How long until the lack of Henderson caught up with Indiana? That was the question analysts were asking, and ESPN’s Dick Vitale felt it would be in the Sweet 16 against Louisville. The Cardinals were a team of athletes, and Henderson was the man who might have helped Indiana match up. The fallen power forward had given it his best to come back and was getting playing time in the tournament, but they were inconsequential minutes and it was clear he just wasn’t healthy.

Cheaney came up with probably the best game of his life on Thursday night in St. Louis. He shot 83 percent from the floor and scored 32 points. Graham scored 22 points, and was 7-for-11 from the floor himself. The team overall shot 62 percent and they won 82-69.

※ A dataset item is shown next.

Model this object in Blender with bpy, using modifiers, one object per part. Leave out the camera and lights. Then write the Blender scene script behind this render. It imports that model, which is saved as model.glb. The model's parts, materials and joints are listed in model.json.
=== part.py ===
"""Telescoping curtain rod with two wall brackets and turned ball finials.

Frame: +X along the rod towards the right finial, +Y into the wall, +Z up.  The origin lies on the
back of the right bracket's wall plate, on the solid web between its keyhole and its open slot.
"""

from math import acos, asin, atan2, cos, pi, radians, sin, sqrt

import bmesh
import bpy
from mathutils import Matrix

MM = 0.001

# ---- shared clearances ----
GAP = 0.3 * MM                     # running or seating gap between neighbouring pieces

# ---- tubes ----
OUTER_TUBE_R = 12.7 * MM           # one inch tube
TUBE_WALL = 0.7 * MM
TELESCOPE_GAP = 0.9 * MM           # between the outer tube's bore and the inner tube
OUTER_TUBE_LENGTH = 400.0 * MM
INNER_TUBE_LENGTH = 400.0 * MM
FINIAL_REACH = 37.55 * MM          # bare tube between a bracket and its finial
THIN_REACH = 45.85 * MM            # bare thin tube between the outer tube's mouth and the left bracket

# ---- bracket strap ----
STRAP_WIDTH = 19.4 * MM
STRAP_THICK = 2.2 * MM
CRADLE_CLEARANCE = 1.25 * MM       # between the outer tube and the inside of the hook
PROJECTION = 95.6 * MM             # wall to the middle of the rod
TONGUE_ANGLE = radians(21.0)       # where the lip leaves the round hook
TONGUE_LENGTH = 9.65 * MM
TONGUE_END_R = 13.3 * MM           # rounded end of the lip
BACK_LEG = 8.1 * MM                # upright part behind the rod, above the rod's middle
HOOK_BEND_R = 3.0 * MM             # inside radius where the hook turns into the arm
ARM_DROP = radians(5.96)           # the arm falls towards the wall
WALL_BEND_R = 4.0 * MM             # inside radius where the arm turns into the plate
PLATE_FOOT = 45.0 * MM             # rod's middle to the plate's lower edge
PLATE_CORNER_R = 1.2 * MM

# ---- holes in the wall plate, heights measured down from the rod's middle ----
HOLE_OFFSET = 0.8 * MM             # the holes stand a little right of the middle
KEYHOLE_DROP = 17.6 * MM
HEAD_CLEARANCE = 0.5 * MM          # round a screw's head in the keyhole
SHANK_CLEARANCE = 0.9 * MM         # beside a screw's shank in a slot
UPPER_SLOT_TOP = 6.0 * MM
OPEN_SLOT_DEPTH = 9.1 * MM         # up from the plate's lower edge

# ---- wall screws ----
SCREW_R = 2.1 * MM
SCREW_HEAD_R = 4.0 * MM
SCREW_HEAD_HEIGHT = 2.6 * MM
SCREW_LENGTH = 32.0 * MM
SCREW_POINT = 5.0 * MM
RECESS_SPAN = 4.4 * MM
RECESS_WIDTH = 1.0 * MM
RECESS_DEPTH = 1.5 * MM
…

The undermanned Hoosiers were one win away, but they now had to beat a team without Henderson that they had lost to with him–#2 seed Kansas. Even though Cheaney and Graham were again heroic, combining for 45 points on 18-for-33 shooting, Kansas had too much muscle inside. With three good big men, Nover had no chance to match up and KU was well-coached under Roy Williams. It was a good game, but Kansas always seemed a step ahead and they won 83-77.

Even amidst the disappointment, no one could have imagined that Knight would only make two more appearances in the Sweet 16 for the rest of his career, and that only one of those (1994) would be with Indiana. No one would have guessed that Indiana wouldn’t be in the Big Ten throne room until 2002, and even that was a quad-championship. The Hoosiers would not win the conference outright until 2013.

The 1993 Indiana Hoosiers were a special team for what they achieved, and they remain one of my favorite teams of all-time. They are a historic team for being what we now know was Bob Knight’s last great team.